Segment your email list into control and test groups using stratified random sampling, ensuring equal distribution of key demographics. Clean the data: remove invalid addresses, handle missing values, and normalize timestamp data. Store the prepared datasets in a structured database for analysis.

c) Running the Test with Proper Statistical Validation

Send emails and monitor key metrics in real time. After reaching the predetermined sample size, perform a hypothesis test—such as a chi-squared test for CTR difference—calculating the p-value. Confirm that the observed difference exceeds the minimum detectable effect threshold with adequate power.

d) Analyzing Results and Implementing the Winning Variation

Visualize the data with confidence intervals and effect size estimates. If the test confirms a significant CTR increase (>5%), prepare to roll out the winning CTA to the full list. Document the process, including data assumptions, statistical methods, and insights gained, to inform future tests.

6. Common Pitfalls and How to Avoid Them in Data-Driven Email Testing

a) Misinterpreting Correlation as Causation

Always verify that observed relationships stem from the tested variable, not confounding factors. Use multivariate regression to control for potential confounders and avoid false attribution.

b) Overlooking Sample Size and Statistical Power Issues

Calculate required sample sizes before starting. Underpowered tests risk false negatives, while overly large samples may waste resources.
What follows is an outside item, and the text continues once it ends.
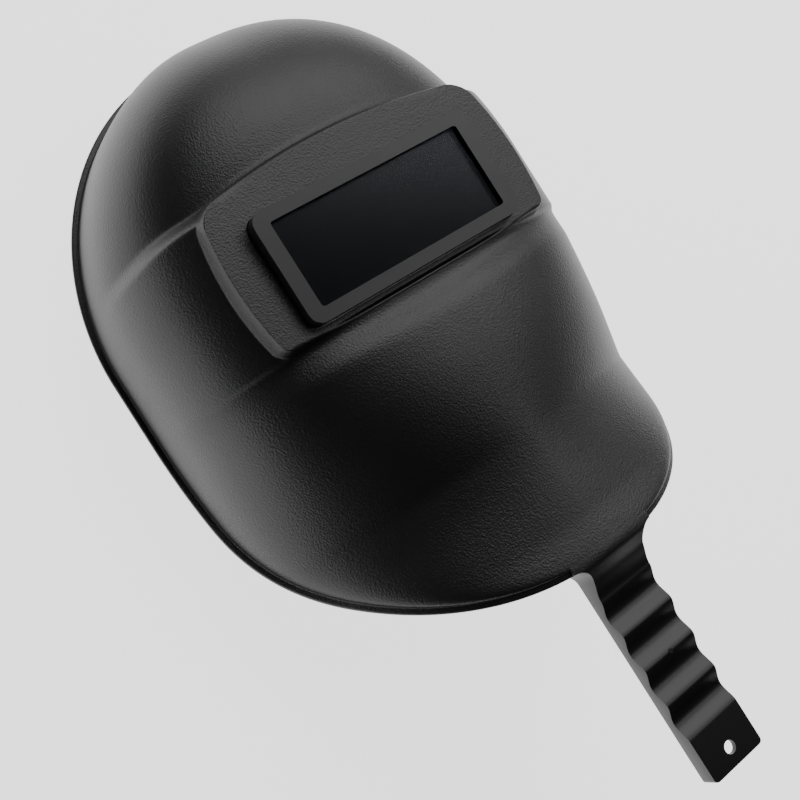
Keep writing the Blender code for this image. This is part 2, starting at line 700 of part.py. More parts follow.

Use power analysis tools and set clear significance thresholds.

c) Ignoring External Factors Influencing Email Performance

External events—holidays, news cycles, server issues—can distort metrics. Track these factors and incorporate them as covariates in your models or interpret results with contextual awareness.

d) Failing to Document and Replicate Testing Procedures

Maintain detailed logs of test designs, data preparation steps, statistical methods, and outcomes. This ensures reproducibility and continuous learning from your testing efforts.